Fama and Fiction in Vergil’s Aeneid
$29.95 paper 978-0-8142-5450-9
“S[yson]’s work is a welcome addition to scholarship on fama, pietas and furor in the Aeneid. Her book is well researched and includes a plethora of subtle and fascinating readings of Virgil’s epic.”–Ioannis Ziogas in The Classical Review 65.2 450-52 (2015)
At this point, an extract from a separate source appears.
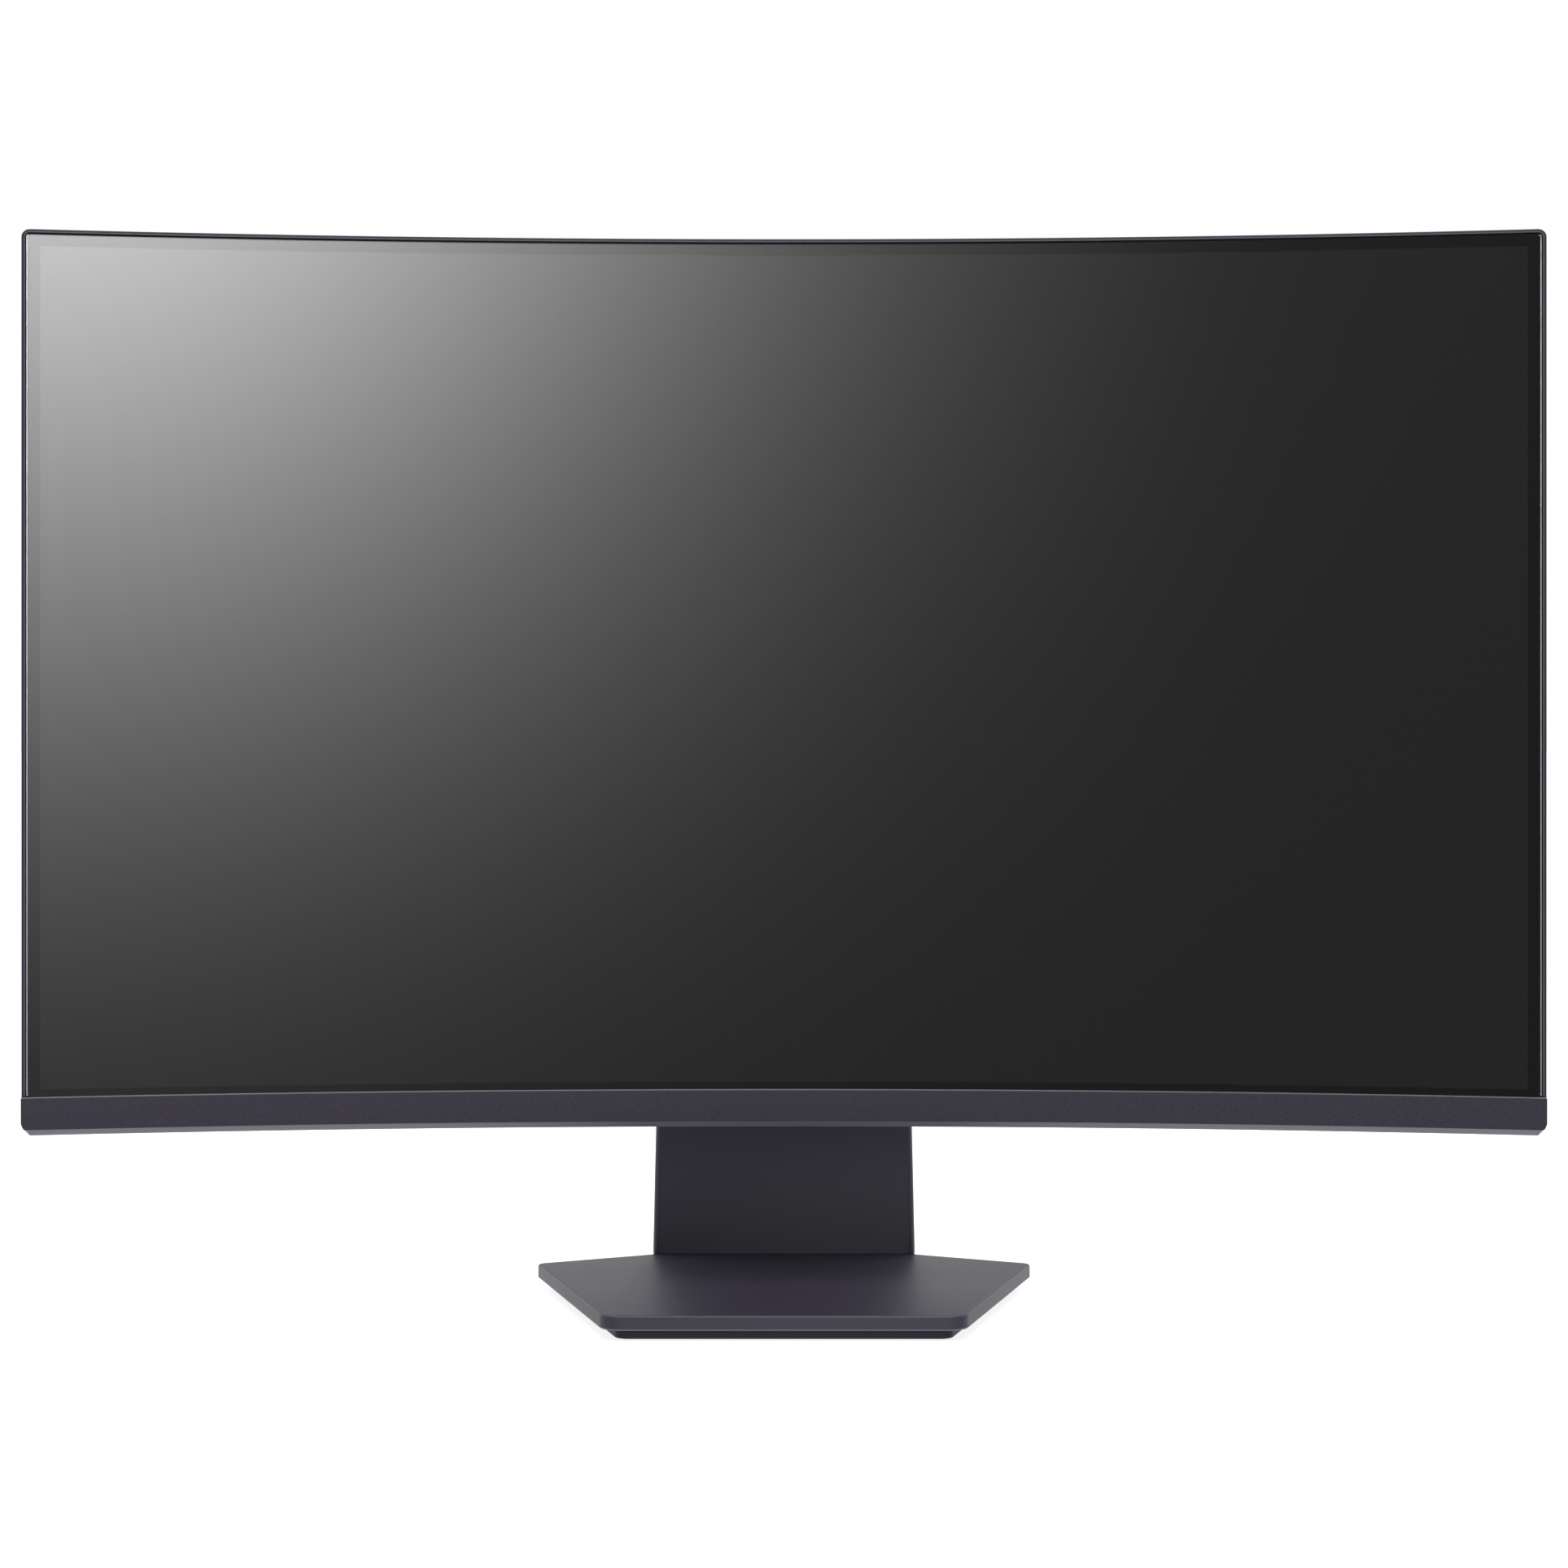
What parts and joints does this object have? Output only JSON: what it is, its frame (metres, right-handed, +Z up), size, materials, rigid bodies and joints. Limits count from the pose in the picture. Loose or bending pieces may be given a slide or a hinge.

“This is a wonderful book from which I have learned a great deal. It will be influential not only for future work on the Aeneid, but also for scholarship on the Latin epic tradition overall. The author handles complicated theoretical material with ease and sophistication.” —Martha Malamud, professor of classics, SUNY Buffalo
What does it mean to “know” what a work of fiction tells us? In Vergil’s Aeneid, the promise and uncertainty of fama convey this challenge. Expansive and flexible, the Latin word fama can mean “fame,” long-lasting “tradition,” and useful “news,” but also ephemeral “rumor” and disruptive “scandal.” Fama is personified as a horrifying winged goddess who reports the truth while keeping an equally tight grip on what’s distorted or made up. Fama reflects the ways talk—or epic song—may merge past and present, human and divine, things remembered and things imagined.
Most importantly, fama marks the epic’s power to bring its story world into our own. The cognitive dynamics of metaphor share in this power, blending the Aeneid’s poetic authority with the imagined force of the gods. Characters and readers are encouraged—even impelled—to seek divine order amidst unsettling words and visions by linking new experiences with existing knowledge. Transformative moments of recognition set the perceptual stage both for the gods’ commands and for the epic’s persuasive efficacy, for pietas (remembrance of ritual and social obligations) and furor (madness).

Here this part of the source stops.